Here’s a visualisation of those inference steps

Feature Complete Example

Passes

Infer the type of a parameter given to a function if the parameters type isn’t known but the expected type is.

Infer the type for the target of an assignment if the assigned value has a known type but the target does not.

This is also used when returning from a function, with the expected return type of the function being used as target.

If the same function is called in multiple places, and the return type of the called function is known, then for each call if the returned type is not known infer it to be the called functions known return type.
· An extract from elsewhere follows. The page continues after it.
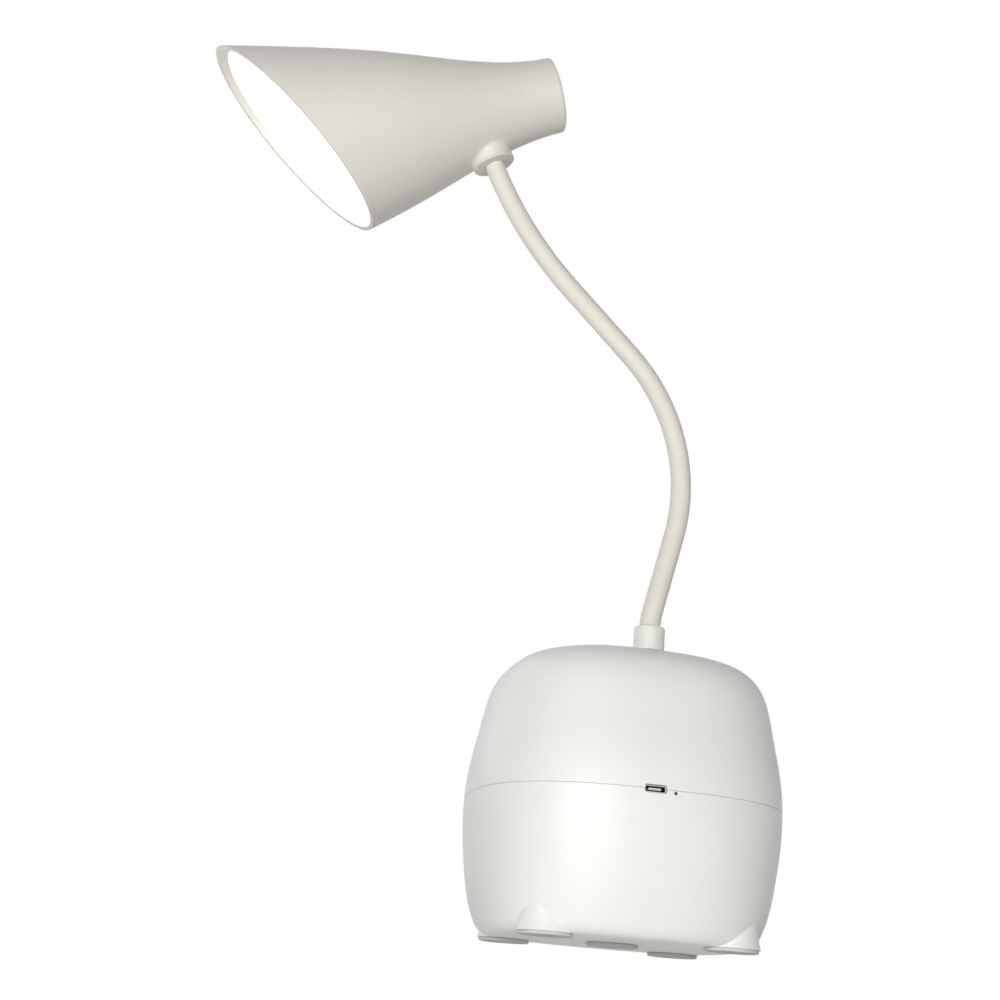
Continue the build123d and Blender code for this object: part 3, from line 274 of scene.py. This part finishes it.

known_same_as_unifications

Unify all types that are used in the same list or branching expression with each other. Such as [x, y] and if true { x } else { y }.

If the type of a record is known, then for each instance where a field from that record is accessed, unify the type of the accessed field with the known field type from the record.

If the type of a record is not known, use its field names to figure out its type.

If a type which has not been inferred is called as a function, infer the type to be a function with the signature matching its first call.

If a type is not known but must be numeric, default it to be the default integer size.

default_unknown_to_unit_or_lift

If a type is not known, infer it to either the unit type if its created from an expression or an implicitly declared type parameter if its from the functions type signature.

Benchmarks

for _ in 0..iterations {
    defaulting();
    list();
    if_expr();
    field_inference();
    article_feature_complete_example_go();
    article_showcase_example_go();
    static_function_application();
    generic_function_application();
}

Intel i7 13700k @ 5.3GHz

7.79ms

2.78s

The benchmark is biased towards an Ocaml-like language where projects consist of many smaller functions, which reduces the severity of the algorithms quadratic nature. But with cached translation units the algorithm performs well enough that it should be viable regardless.

This proof of concept implementation sacrifices some performance for the sake of code clarity.